Risk and the Big Society, 6th April 2011, RSA
Against a backdrop of the Coalition Government committing to rolling back bureaucracy and handing more power and responsibility, the 2020 Public Services Hub and the RSA hosted a seminar exploring the nature of the risks associated with the Big Society reforms in public services and how they can be approached in a more participatory way. Dr Ben Rogers, Visiting Fellow at the RSA, leading an RSA project on Risk and the Big Society, delivered a short presentation outlining early findings. The event was well attended and we look forward to promoting the completion of this project in the autumn. Go to the 2020PSH website to find out more and download Ben Rogers’ presentation.
What is coming up?
Working with Southend Together
The Hub is working in partnership with Shared Intelligence to plan and deliver a series of workshops for Southend Together Partnership, aimed at helping middle managers navigate the challenges and opportunities in public service reform. These strongly practical workshops will cover subjects including ‘localism’ and ‘community budgets’, explaining how our ‘social productivity’ lens can help practitioners work towards better outcomes with their communities.

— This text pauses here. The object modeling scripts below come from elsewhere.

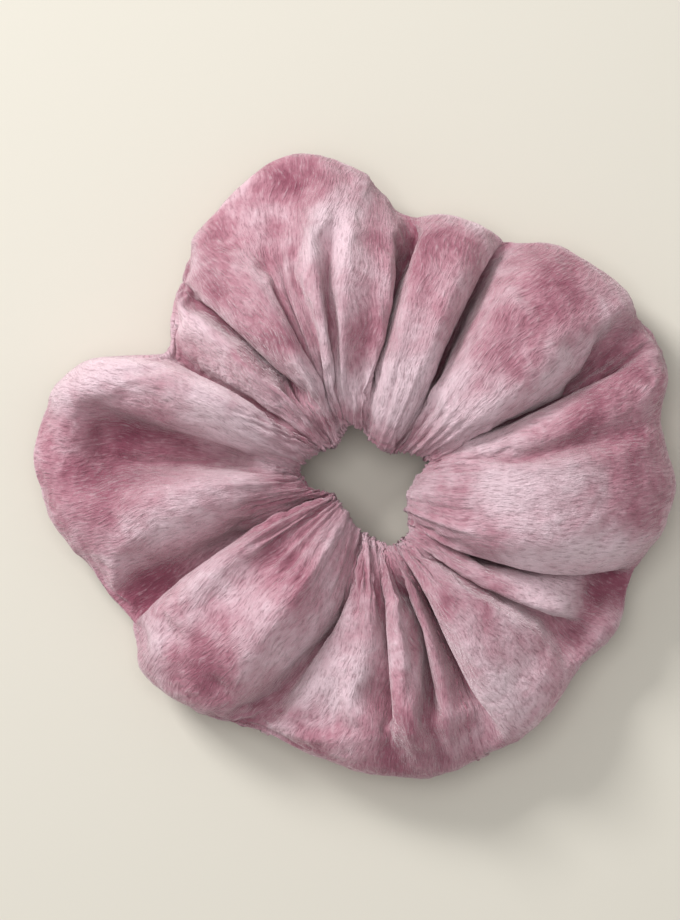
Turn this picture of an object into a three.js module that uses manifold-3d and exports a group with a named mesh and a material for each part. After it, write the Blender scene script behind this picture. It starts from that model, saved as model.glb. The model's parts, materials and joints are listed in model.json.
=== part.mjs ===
// A plush scrunchie, in millimetres, +Z up, lying flat on z = 0.
// It is a tube of velour gathered on a flat elastic ring. The tube's two ends meet at the closing seam,
// and the ring is divided at its gathers, so that it can open as the real one does when it is stretched.
import * as THREE from "three";
import { ParametricGeometry } from "three/addons/geometries/ParametricGeometry.js";
import { mergeVertices } from "three/addons/utils/BufferGeometryUtils.js";
import Module from "manifold-3d";

// Driving dimensions.
// The middle of each gather, in degrees anticlockwise from +X. They fall at random, so their spacing isn't
// even. The first is at the closing seam, where the tube's ends meet, and it is in two halves.
const GATHER_ANGLES = [-60, -8, 17, 41, 70, 95, 118, 138, 152, 182, 224, 275, 300];
const HOLE_RADIUS = 13; // the opening that the hair goes through
const RIDGE_HEIGHT = 36; // the top of a gather
const VALLEY_HEIGHT = 29; // the top of the crease between two gathers
const BASE_SINK = 3; // how much of the round underside is pressed flat by the surface it lies on
const SECTION_POWER = 2.5; // 2 makes an ellipse, and more makes it squarer
// How far the cover reaches from the ring's centre, every 18 degrees, anticlockwise from the closing seam.
const OUTER_RADII = [
  70, 68, 67, 72, 71, 79, 74, 66, 69, 79, 71, 57, 71, 78, 69, 61, 66, 63, 65, 70,
];
const GAP = 0.3; // between two neighbouring solids

const ELASTIC = { radius: 19.5, thickness: 1.2, width: 6 }; // flat braided elastic, at rest
const OVERLAP_LENGTH = 13; // the elastic's ends lap this far and are stitched through
const THREAD_RADIUS = 0.3;
const LONG_SEAM_RADIUS = 25; // of the ring that the tube's lengthwise stitching makes
const CASING = { inner: 17.5, outer: 27, height: 8 }; // the channel that the elastic runs in
const CLOSING_GAP = 1.4; // the groove of the closing seam
const WEDGE = { inner: 5, outer: 120, height: 120 }; // larger than the ring on every side
const BARTACK = { turns: 6, length: 9, width: 4.4, thread: 0.25 };
const CLOSING = { points: 30, share: 0.98, depth: 0.08, above: 0.6 };
// How finely each shape is divided: the cover round the ring and round its section, and the rest.
const SEGMENTS = { cover: 144, section: 20, ring: 72, bartack: 72, closing: 64, thread: 4 };

const TURN = 2 * Math.PI;
const RIDGES = GATHER_ANGLES.map(THREE.MathUtils.degToRad);
const SEAM = RIDGES[0];
const MIDDLE_HEIGHT = (RIDGE_HEIGHT - BASE_SINK) / 2; // of the elastic above the surface

// Materials.
const finish = (color, roughness, metalness = 0) =>
  new THREE.MeshStandardMaterial({ color, roughness, metalness });
const VELOUR = finish(0xc08a9a, 0.95);
const ELASTIC_WHITE = finish(0xe9e4dc, 0.8);
const THREAD = finish(0xb57f90, 0.7);

// Solids.
const wasm = await Module();
wasm.setup();

function solid(geometry) {
  const bare = new THREE.BufferGeometry();
  bare.setAttribute("position", geometry.getAttribute("position"));
  bare.setIndex(geometry.getIndex());
  const merged = mergeVertices(bare, 1e-3);
  const vertProperties = merged.getAttribute("position").array;
  const triVerts = new Uint32Array(merged.getIndex().array);
  return new wasm.Manifold(new wasm.Mesh({ numProp: 3, vertProperties, triVerts }));
}

function named(name, manifold, material) {
  const { vertProperties, triVerts } = manifold.getMesh();
  const geometry = new THREE.BufferGeometry();
  geometry.setAttribute("position", new THREE.BufferAttribute(vertProperties, 3));
  geometry.setIndex(new THREE.BufferAttribute(triVerts, 1));
  geometry.computeVertexNormals();
  const mesh = new THREE.Mesh(geometry, material);
  mesh.name = name;
  return mesh;
}

// A smooth closed curve through the outer radii.
const outerCurve = new THREE.CatmullRomCurve3(
  OUTER_RADII.map((radius) => new THREE.Vector3(radius, 0, 0)),
  true,
  "catmullrom",
);
const outerRadius = (share) => outerCurve.getPoint(THREE.MathUtils.euclideanModulo(share, 1)).x;

// The cover's skin: share runs round the ring, and turn runs round the tube.
function coverPoint(share, turn, target) {
  const angle = SEAM + share * TURN;
  const next = Math.max(1, RIDGES.findIndex((ridge) => ridge >= angle - 1e-9));
  const between = (angle - RIDGES[next - 1]) / (RIDGES[next] - RIDGES[next - 1]);
  const ridge = (Math.cos(between * TURN) + 1) / 2;
  const height = THREE.MathUtils.lerp(VALLEY_HEIGHT, RIDGE_HEIGHT, ridge) + BASE_SINK;
  const outer = outerRadius(share);
  const squared = (x) => Math.sign(x) * Math.abs(x) ** (2 / SECTION_POWER);
  const across = (1 - squared(Math.cos(turn * TURN))) / 2;
  const up = (1 - squared(Math.sin(turn * TURN))) / 2;
  const radius = THREE.MathUtils.lerp(HOLE_RADIUS, outer, across);
  target.set(radius * Math.cos(angle), radius * Math.sin(angle), height * up - BASE_SINK);
}

// A ring of rectangular section, from radius a to radius b.
function ring(a, b, height) {
  const half = height / 2;
  const profile = [[a, -half], [b, -half], [b, half], [a, half], [a, -half]];
  const points = profile.map(([r, z]) => new THREE.Vector2(r, z));
  const geometry = new THREE.LatheGeometry(points, SEGMENTS.ring);
  return solid(geometry.rotateX(Math.PI / 2).translate(0, 0, MIDDLE_HEIGHT));
}

// A prism over the part of the ring between two angles, each side drawn in by its own clearance.
function wedge(from, to, clearFrom = GAP / 2, clearTo = GAP / 2) {
  const edge = (angle, clear) =>
    [WEDGE.inner, WEDGE.outer].map((r) =>
      new THREE.Vector2(r, clear).rotateAround(new THREE.Vector2(), angle));
  const [startIn, startOut] = edge(from, clearFrom);
  const [endIn, endOut] = edge(to, -clearTo);
  const tip = startOut.clone().add(endOut).setLength(WEDGE.outer * 1.2);
  const outline = new THREE.Shape([startIn, startOut, tip, endOut, endIn]);
  const geometry = new THREE.ExtrudeGeometry(outline, { depth: WEDGE.height, bevelEnabled: false });
  return solid(geometry.translate(0, 0, -WEDGE.height / 2));
}

// A thread along a list of points, with closed ends.
function thread(points, radius, steps) {
  const section = new THREE.Shape().absarc(0, 0, radius, 0, 2 * Math.PI);
  const extrudePath = new THREE.CatmullRomCurve3(points);
  const curveSegments = SEGMENTS.thread;
  return solid(new THREE.ExtrudeGeometry(section, { steps, curveSegments, extrudePath }));
}

const UP = new THREE.Vector3(0, 0, 1);

// The whole rings, before they are divided.
const floor = solid(new THREE.BoxGeometry(400, 400, 40).translate(0, 0, -20));
const cover = solid(new ParametricGeometry(coverPoint, SEGMENTS.cover, SEGMENTS.section))
  .subtract(floor)
  .subtract(ring(CASING.inner, CASING.outer, CASING.height));
const elastic = ring(ELASTIC.radius, ELASTIC.radius + ELASTIC.thickness, ELASTIC.width);
const longSeam = ring(
  LONG_SEAM_RADIUS - THREAD_RADIUS,
  LONG_SEAM_RADIUS + THREAD_RADIUS,
  2 * THREAD_RADIUS,
);

const scrunchie = new THREE.Group();

// Each gather's span of the three rings, from crease to crease. The first and the last are halves that
// meet at the closing seam.
RIDGES.forEach((ridge, k) => {
  const label = String(k + 1).padStart(2, "0");
  const first = k === 0;
  const last = k === RIDGES.length - 1;
  const from = first ? ridge : (RIDGES[k - 1] + ridge) / 2;
  const to = last ? ridge : (ridge + RIDGES[k + 1]) / 2;
  const clearFrom = (first ? CLOSING_GAP : GAP) / 2;
  const clearTo = (last ? CLOSING_GAP : GAP) / 2;
  const coverSpan = cover.intersect(wedge(from, to, clearFrom, clearTo));
  const span = wedge(from, to);
  scrunchie.add(named(`cover_gather_${label}`, coverSpan, VELOUR));
  scrunchie.add(named(`elastic_span_${label}`, elastic.intersect(span), ELASTIC_WHITE));
  scrunchie.add(named(`long_seam_thread_${label}`, longSeam.intersect(span), THREAD));
});

// The elastic's lapped end, outside the ring that it is stitched to.
const lapInner = ELASTIC.radius + ELASTIC.thickness + GAP;
const lapOuter = lapInner + ELASTIC.thickness;
const lapAngle = OVERLAP_LENGTH / lapInner / 2;
const lap = ring(lapInner, lapOuter, ELASTIC.width).intersect(wedge(SEAM - lapAngle, SEAM + lapAngle));
scrunchie.add(named("elastic_lapped_end", lap, ELASTIC_WHITE));

// The zigzag stitching through the lap.
const tackRadius = lapOuter + GAP + BARTACK.thread;
const tackPoints = Array.from({ length: 2 * BARTACK.turns + 1 }, (_, i) => {
  const along = (i / (2 * BARTACK.turns) - 0.5) * BARTACK.length;
  const side = i % 2 ? 0.5 : -0.5;
  const point = new THREE.Vector3(tackRadius, 0, MIDDLE_HEIGHT + side * BARTACK.width);
  return point.applyAxisAngle(UP, SEAM + along / tackRadius);
});
scrunchie.add(named("elastic_bartack", thread(tackPoints, BARTACK.thread, SEGMENTS.bartack), THREAD));

// The closing stitches run round the tube in the groove between its two ends, just under its skin, and
// stop a little short of where they started.
const seamMiddle = new THREE.Vector3((HOLE_RADIUS + OUTER_RADII[0]) / 2, 0, MIDDLE_HEIGHT);
seamMiddle.applyAxisAngle(UP, SEAM);
const closingPoints = Array.from({ length: CLOSING.points }, (_, i) => {
  const point = new THREE.Vector3();
  coverPoint(0, (i / CLOSING.points) * CLOSING.share, point);
  point.lerp(seamMiddle, CLOSING.depth);
  return point.setZ(Math.max(point.z, CLOSING.above));
});
scrunchie.add(named("closing_seam_thread", thread(closingPoints, THREAD_RADIUS, SEGMENTS.closing), THREAD));

// The origin is the middle of the bounding box, on the surface that the scrunchie lies on.
const box = new THREE.Box3().setFromObject(scrunchie);
const middle = box.getCenter(new THREE.Vector3());
scrunchie.position.set(-middle.x, -middle.y, -box.min.z);

export default scrunchie;
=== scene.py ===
import json
import math

import bpy
import numpy as np
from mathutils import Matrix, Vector

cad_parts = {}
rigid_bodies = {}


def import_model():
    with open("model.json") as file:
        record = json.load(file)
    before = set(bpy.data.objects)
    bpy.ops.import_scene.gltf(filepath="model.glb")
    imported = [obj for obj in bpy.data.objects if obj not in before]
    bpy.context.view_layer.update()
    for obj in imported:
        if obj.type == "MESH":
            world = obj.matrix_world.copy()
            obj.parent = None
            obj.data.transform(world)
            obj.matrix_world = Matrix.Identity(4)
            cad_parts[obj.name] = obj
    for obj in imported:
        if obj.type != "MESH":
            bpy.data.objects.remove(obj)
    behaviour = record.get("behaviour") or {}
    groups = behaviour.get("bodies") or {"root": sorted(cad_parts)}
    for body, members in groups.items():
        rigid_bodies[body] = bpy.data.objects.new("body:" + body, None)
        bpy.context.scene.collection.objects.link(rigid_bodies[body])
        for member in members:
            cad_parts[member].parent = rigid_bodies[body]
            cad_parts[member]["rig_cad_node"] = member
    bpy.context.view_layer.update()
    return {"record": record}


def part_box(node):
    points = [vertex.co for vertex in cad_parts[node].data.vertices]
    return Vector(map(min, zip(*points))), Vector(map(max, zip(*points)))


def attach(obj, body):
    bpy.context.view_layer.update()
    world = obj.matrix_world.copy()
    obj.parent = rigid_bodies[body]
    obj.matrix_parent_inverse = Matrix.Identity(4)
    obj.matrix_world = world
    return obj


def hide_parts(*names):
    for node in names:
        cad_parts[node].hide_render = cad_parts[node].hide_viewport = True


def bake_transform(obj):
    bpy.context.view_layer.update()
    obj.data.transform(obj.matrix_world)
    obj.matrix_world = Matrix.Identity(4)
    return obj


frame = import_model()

MM = 0.001

# The ring's middle is the middle of the opening that the hair goes through.
OPENING = np.array(frame["record"]["physics"]["openings"][0]["box_m"])
CENTRE = OPENING.mean(axis=0)[:2] / MM

# The middle of each gather, in degrees anticlockwise from +X, as the frame's bodies are set out. The tube's
# two ends meet at the first, which is also the last.
GATHERS = [-60, -8, 17, 41, 70, 95, 118, 138, 152, 182, 224, 275, 300]
GATHER_LAST = f"gather_{len(GATHERS):02d}"

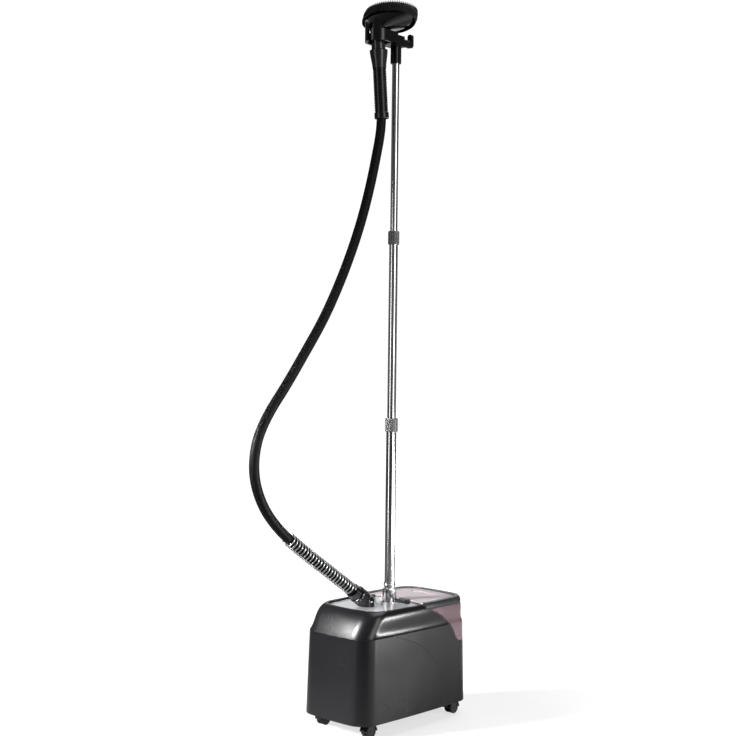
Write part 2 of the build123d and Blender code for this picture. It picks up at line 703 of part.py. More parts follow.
# ---- Hose -------------------------------------------------------------------
def turn_radii(route):
    """Largest arc that fits at each inner point of the route."""
    radii = []
    for before, here, after in zip(route, route[1:], route[2:]):
        run_in = math.dist(before, here)
        run_out = math.dist(here, after)
        heading_in = math.atan2(here[1] - before[1], here[0] - before[0])
        heading_out = math.atan2(after[1] - here[1], after[0] - here[0])
        turn = abs((heading_out - heading_in + math.pi) % (2 * math.pi) - math.pi)
        radii.append(0.45 * min(run_in, run_out) / math.tan(turn / 2))
    return radii


HOSE_RADII = turn_radii(HOSE_ROUTE)


def route_path(count):
    points = [(0, y, z) for y, z in HOSE_ROUTE[:count]]
    return FilletPolyline(*points, radius=HOSE_RADII[:count - 2])


def swept_ring(path, outer, inner):
    section = Plane(path @ 0, z_dir=path % 0) * (Circle(outer) - Circle(inner))
    return sweep(section, path=path)


def hose():
    path = route_path(len(HOSE_ROUTE))
    section = Plane(path @ 0, z_dir=path % 0) * Circle(HOSE_R)
    solid = sweep(section, path=path)
    expected = math.pi * HOSE_R**2 * path.length
    print("hose length", round(path.length, 1), "volume ratio", round(solid.volume / expected, 5))
    print("hose radii", [round(r) for r in HOSE_RADII])
    return solid


def hose_spring():
    """Outer shape of the wire that guards the hose, up to halfway along its last run."""
    points = [(0, y, z) for y, z in HOSE_ROUTE[:SPRING_RUNS + 1]]
    points[-1] = tuple((a + b) / 2 for a, b in zip(points[-2], points[-1]))
    path = FilletPolyline(*points, radius=HOSE_RADII[:SPRING_RUNS - 1])
    return swept_ring(path, SPRING_R, HOSE_R + 0.3)


# ---- Write every piece ------------------------------------------------------
def pieces():
    nodes = {}
    makers = [
        lower_housing, upper_housing, deck_plate, base_plate, base_fasteners, caster_sockets, tank_bay,
        valve_seat, boiler, boiler_cover, heater_element, steam_pipe, feed_pipe,
        control_board, cord_inlet, tank_shell, tank_valve, lid_frame, lid_panel, lid_grip,
        pole_socket, socket_bead, pole_seat, control_knob, indicator_lens,
        lock_lever, hose_elbow, hose_nut, hose_sleeve, lower_tube, mid_tube, upper_tube,
        mid_bush, upper_bush, lower_collar, upper_collar, pole_sleeve, sleeve_screw, cradle,
        hanger_peg, ribbed_grip, grip_cuff, bell_collar, neck, steam_tube, handset_shell,
        steam_plate, brush_frame, brush_bristles, brush_clips, hose, hose_spring,
    ]
    for maker in makers:
        nodes[maker.__name__] = maker()
    for name, x, y in corner_places():
        nodes[f"caster_hood_{name}"] = caster_hood(x, y)
        nodes[f"caster_wheels_{name}"] = caster_wheels(x, y)
    return nodes


def main():
    for name, shape in pieces().items():
        if isinstance(shape, list):
            shape = Compound(children=[s for item in shape for s in item.solids()])
        export_step(shape, f"parts/{name}.step")


main()
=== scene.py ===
"""Looks of an upright garment steamer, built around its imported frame. Sizes are in metres."""

import math

import bmesh
import bpy
import numpy as np
from mathutils import Matrix, Vector


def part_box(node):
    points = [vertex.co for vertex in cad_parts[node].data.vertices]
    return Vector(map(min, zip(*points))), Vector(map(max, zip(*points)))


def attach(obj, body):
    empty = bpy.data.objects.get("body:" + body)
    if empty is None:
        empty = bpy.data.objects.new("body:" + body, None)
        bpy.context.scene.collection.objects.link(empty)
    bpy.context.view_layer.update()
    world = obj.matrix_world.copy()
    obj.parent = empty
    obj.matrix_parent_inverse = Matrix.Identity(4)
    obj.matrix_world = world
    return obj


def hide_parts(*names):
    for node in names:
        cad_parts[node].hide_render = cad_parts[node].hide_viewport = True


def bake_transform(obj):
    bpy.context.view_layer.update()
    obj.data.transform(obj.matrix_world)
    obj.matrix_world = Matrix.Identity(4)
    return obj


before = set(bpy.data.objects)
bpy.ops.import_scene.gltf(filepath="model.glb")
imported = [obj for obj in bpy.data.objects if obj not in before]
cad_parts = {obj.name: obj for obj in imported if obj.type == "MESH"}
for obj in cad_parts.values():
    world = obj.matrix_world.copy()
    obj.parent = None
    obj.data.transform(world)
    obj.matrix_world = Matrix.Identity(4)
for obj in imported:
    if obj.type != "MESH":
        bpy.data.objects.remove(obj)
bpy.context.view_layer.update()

# ---- Camera -------------------------------------------------------------------
CAMERA_PLACE = (1.8232, -1.9923, 0.76)
CAMERA_TURN = 43.5          # degrees, how far the view looks towards -X
CAMERA_ROLL = 0.7           # degrees
CAMERA_LENS = 60.9          # mm, on a sensor 36 mm wide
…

2020 Commission – one year on
Commission Chair Sir Andrew Foster is hosting a ‘one year on’ event for the 2020 Commission in early July, at which Commissioners will assess progress made by the Coalition government, and they key issues for public service reform in the year ahead.
The Future of Public Service Reform
Henry Kippin is co-editing (with Prof Gerry Stoker) a collection of essays on the future of public service reform – drawing on papers produced by leading UK academics (including Howard Glennerster, Polly Vizard and Carol Propper) as part of a joint 2020 Commission and ESRC programme. The volume is due for publication in early 2012 by Bloomsbury Academic Press.
Upcoming events
From Big Society to Social Productivity, late June 2011, RSA
This roundtable will be an opportunity for policy makers and practitioners to reflect on public service reform, civic capacity and the Big Society in the context of policy and political change. The discussion will focus on some of the practical and conceptual problems with which the Big Society must contend and explore where some of the answers to these may lie. It takes as its starting point the final report of the Commission on 2020 Public Services, which argued for a new emphasis on social productivity as a way in which public services could respond to the social, fiscal and demographic challenges of the future. Social productivity is the process by which public services, citizens and local social institutions can jointly create better social value.
Lessons from public sector innovations in the developing world, late June 2011, RSA/ODI
This event, in conjunction with the ODI, will host an invite-only expert roundtable to identify and discuss public sector reforms and innovations from a range of non-OECD countries. This will feed into a wider 2020 Public Services project being led by the RSA which seeks to understand what lessons may be drawn for UK public sector reform based on experiences outside the OECD.